#### [Given exercise]
Gather every line below where "parts" appears.
□ □ □ □
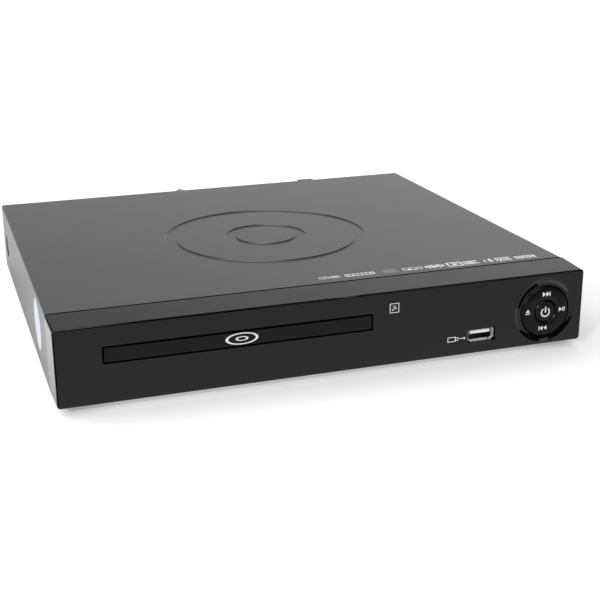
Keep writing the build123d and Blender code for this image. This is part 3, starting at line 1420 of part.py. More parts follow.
# Clamper bridge and clamper
bridge_half = frame_outer + 4.0
hole_radius = clamper_neck + 1.1
bridge_top = bridge_bottom + bridge_thickness
with BuildPart() as clamper_bridge:
    with BuildSketch(level(bridge_bottom)):
        with Locations((loader_x, back(disc_centre_depth))):
            RectangleRounded(2 * bridge_half, bridge_rear - bridge_front, 3.0)
            Circle(hole_radius, mode=Mode.SUBTRACT)
        with Locations(*[(lane(x), back(depth)) for x, depth in bridge_screws]):
            Circle(screw_shank_radius + fit_gap, mode=Mode.SUBTRACT)
    extrude(amount=bridge_thickness)
    with BuildSketch(level(bridge_top)):
        for depth in (bridge_front + 0.8, bridge_rear - 0.8):
            with Locations((loader_x, back(depth))):
                Rectangle(2 * (frame_inner - 2.0), 1.6)
        with Locations((loader_x, back(disc_centre_depth))):
            Circle(clamper_neck + 6.4)
            Circle(clamper_neck + 5.0, mode=Mode.SUBTRACT)
    extrude(amount=3.0)
clamper_bridge.part.label = "clamper_bridge"
export_step(clamper_bridge.part, "parts/clamper_bridge.step")

with BuildPart() as clamper:
    with BuildSketch(spindle_section):
        with BuildLine():
            cap = bridge_top + 0.15
            Polyline((0, 28.9), (hub_radius + 1.0, 28.9), (hub_radius + 1.2, clamper_bottom),
                     (clamper_radius, clamper_bottom), (clamper_radius, bridge_bottom - 0.3),
                     (clamper_neck, bridge_bottom - 0.3), (clamper_neck, cap), (clamper_neck + 3.0, cap),
                     (clamper_neck + 3.0, cap + 1.4), (8.5, cap + 1.4), (8.5, cap - 0.4), (0, cap - 0.4),
                     close=True)
        make_face()
    revolve(axis=Axis((lane(0), back(disc_centre_depth), 0), (0, 0, 1)))
clamper.part.label = "clamper"
export_step(clamper.part, "parts/clamper.step")

with BuildPart() as clamper_magnet:
    with BuildSketch(level(bridge_top - 0.25)):
        with Locations((lane(0), back(disc_centre_depth))):
            Circle(8.4)
            Circle(2.5, mode=Mode.SUBTRACT)
    extrude(amount=1.8)
clamper_magnet.part.label = "clamper_magnet"
export_step(clamper_magnet.part, "parts/clamper_magnet.step")

# Main board with its chips, connectors and rear sockets
main_top = main_board_height + board_thickness
with BuildPart() as main_board:
    with BuildSketch(level(main_board_height)):
        with Locations(((main_board_left + main_board_right) / 2,
                        back((main_board_front + main_board_rear) / 2))):
            Rectangle(main_board_right - main_board_left, main_board_rear - main_board_front)
        with Locations(*[(x, back(depth)) for x, depth in main_posts]):
            Circle(screw_shank_radius + fit_gap, mode=Mode.SUBTRACT)
    extrude(amount=board_thickness)
main_board.part.label = "main_board"
export_step(main_board.part, "parts/main_board.step")

with BuildPart() as board_chips:
    decoder = (main_board_left + 37.0, main_board_front + 10.0, 16.0, 16.0, 1.6)
    memory = (main_board_left + 15.0, main_board_front + 9.0, 11.0, 14.0, 1.2)
    motor_driver = (main_board_right - 39.0, main_board_front + 13.0, 12.0, 8.0, 2.2)
    regulator = (main_board_left + 90.0, main_board_front + 12.0, 9.0, 6.0, 1.6)
    for x, depth, width, length, height in (decoder, memory, motor_driver, regulator):
        with BuildSketch(level(main_top)):
            with Locations((x, back(depth))):
                Rectangle(width, length)
        extrude(amount=height)
    chamfer(board_chips.edges().group_by(Axis.Z)[-1], 0.2)
board_chips.part.label = "board_chips"
export_step(board_chips.part, "parts/board_chips.step")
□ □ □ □
#### [Exercise result]
Keep writing the build123d and Blender code for this image. This is part 3, starting at line 1420 of part.py. More parts follow.
export_step(clamper_bridge.part, "parts/clamper_bridge.step")
export_step(clamper.part, "parts/clamper.step")
export_step(clamper_magnet.part, "parts/clamper_magnet.step")
export_step(main_board.part, "parts/main_board.step")
export_step(board_chips.part, "parts/board_chips.step")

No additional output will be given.